Please remember, however, that gemeentegeschiedenis geometries are only modelling the actual borders of municipalities. I'm 100% sure we've got different geometries for exactly the same borders, for instance - cases that falsely suggest a change in 'the real world'.
Urification of geometries sounds like a good idea, but only to distinguish geometries and their provenance (did we get the geometry from Boonstra, Kadaster, CBS or another source?).
Municipalities are administrative bodies defined in Koninklijke Besluiten, and i think these definitions should be the core concepts of gemeentegeschiedenis. As they are in the Repertorium, CBS, BAG, etc.

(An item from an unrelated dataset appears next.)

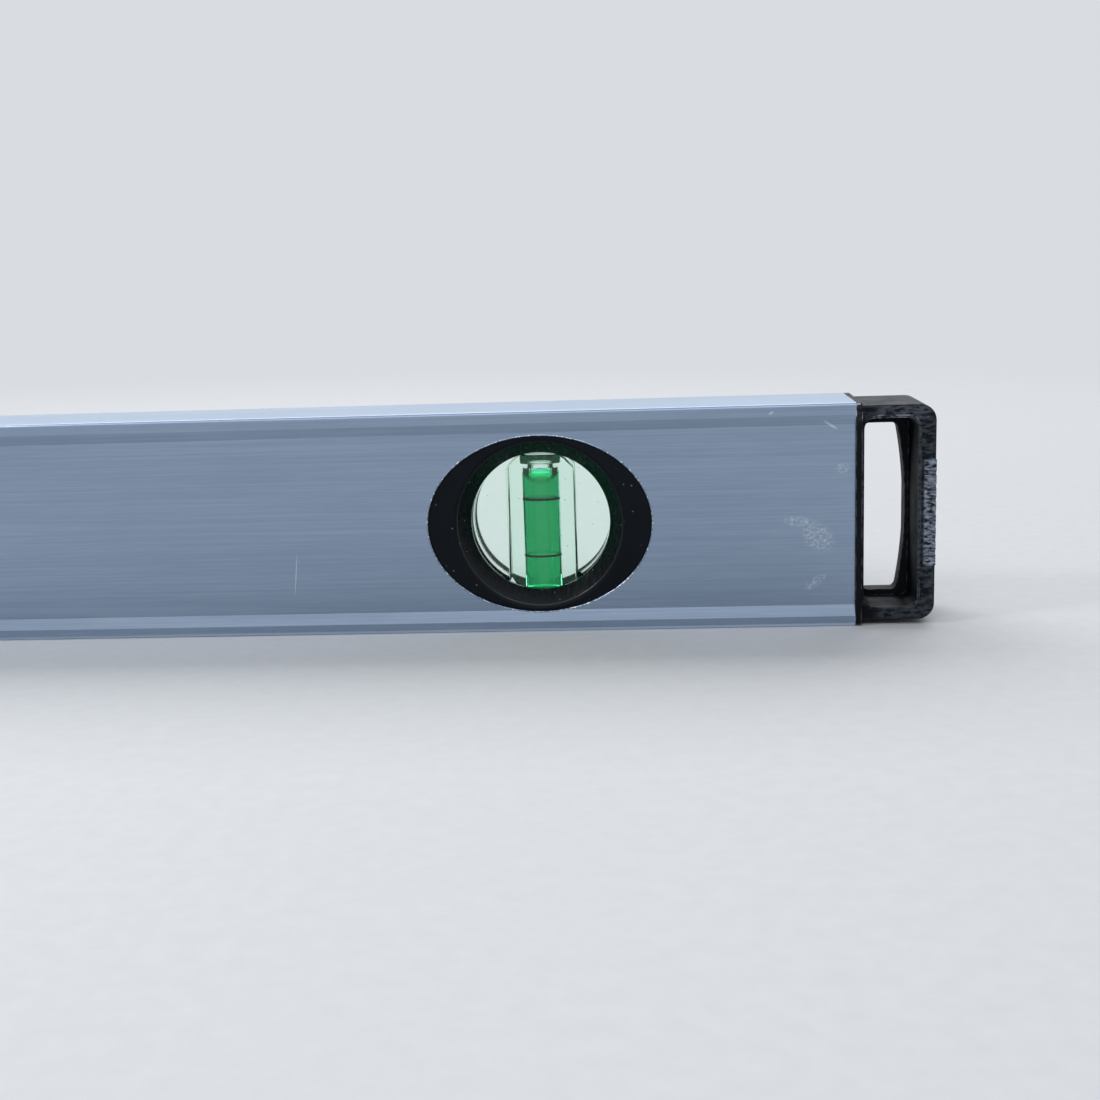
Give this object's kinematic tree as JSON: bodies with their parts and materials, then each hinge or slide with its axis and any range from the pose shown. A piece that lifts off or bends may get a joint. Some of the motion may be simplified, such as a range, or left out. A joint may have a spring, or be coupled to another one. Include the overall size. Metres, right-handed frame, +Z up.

O, and the Amsterdamse Code - in my humble opinion - really really sucks. It should never be used to define a municipality. It's nothing more than an arbitrary construct to model continuation when in reality there is a clear break.
Ja, de Amsterdamse code is niet bedoeld ter identificatie. Je hebt hem voor je modellering niet nodig. Het bestaan van marginaal verschillende geometrieen voor dezelfde gemeente en hetzelfde tijdstip is lastig, maar moet het model niet compliceren. We kunnen het beste de bronnen aangeven, en waar mogelijk een continue bron gebruiken. Ik ben het eens met je opmerkingen daarover.
Should we model municipalities or should we model spatio-temporal slices?
Let's define a spatio-temporal slice as the combination of a geometry, a begin date and an end date.
Some spatio-temporal slides share the same (1) name, (2) Gemeentegeschiedenis URI, (3) CBS code and/or (4) Amsterdamse code. (1) through (4) seem to be 4 different attempts of defining what a municipality is. The 4 approaches share that they believe a municipality to consist of one or more spatio-temporal slices (but they disagree on which spatio-temporal slices constitute a municipality).
My question is now: is the notion of a municipality clear enough for us to model it?
I would like to propose that maybe we should not model what a municipality is. Instead, we would model spatio-temporal slices (something that can be defined precisely). Spatio-temporal slices can of course have properties, like a name, a Gemeentegeschiedenis URI, a CBS code, and an Amsterdamse code. (They can also have a French department and a province as property.)
The user of the dataset can choose for themselves what a municipality is. Examples include:
The benefit to the here proposed approach is that we do not have to go into the philosophical discussion of what a municipality is, when a municipality stays the same, and when a municipality ceases to exist and/or becomes a new municipality. Specifically, we do not have to decide whether a municipality ceases to exist when it's name changes (slightly or significantly) or when its geometry changes (slightly or significantly). Also, we do not have to decide whether or not municipalities A and B cease to exist when they are merged together into municipality C (where C can have the same name as the larger municipality from which it originated, say A). All we say is that after spatio-temporal slices A and B cease to exist a spatio-temporal slice C originates. A and C may have the same value for their name property. They may have different values for their geometry property. They may have the same value for their Amsterdamse code property. They may different values for their CBS code properties. The user decides whether A and C are the same municipality, i.e., we do not make that decision in our dataset.
Edit: Since (1) conceptualizations of a municipality are given (e.g., gemeentegeschiedenis, Amco, CBS), and (2) geometries cannot be used as identifiers -- because two measurements of the same thing may not be the same -- we should model both municipalities and geometries.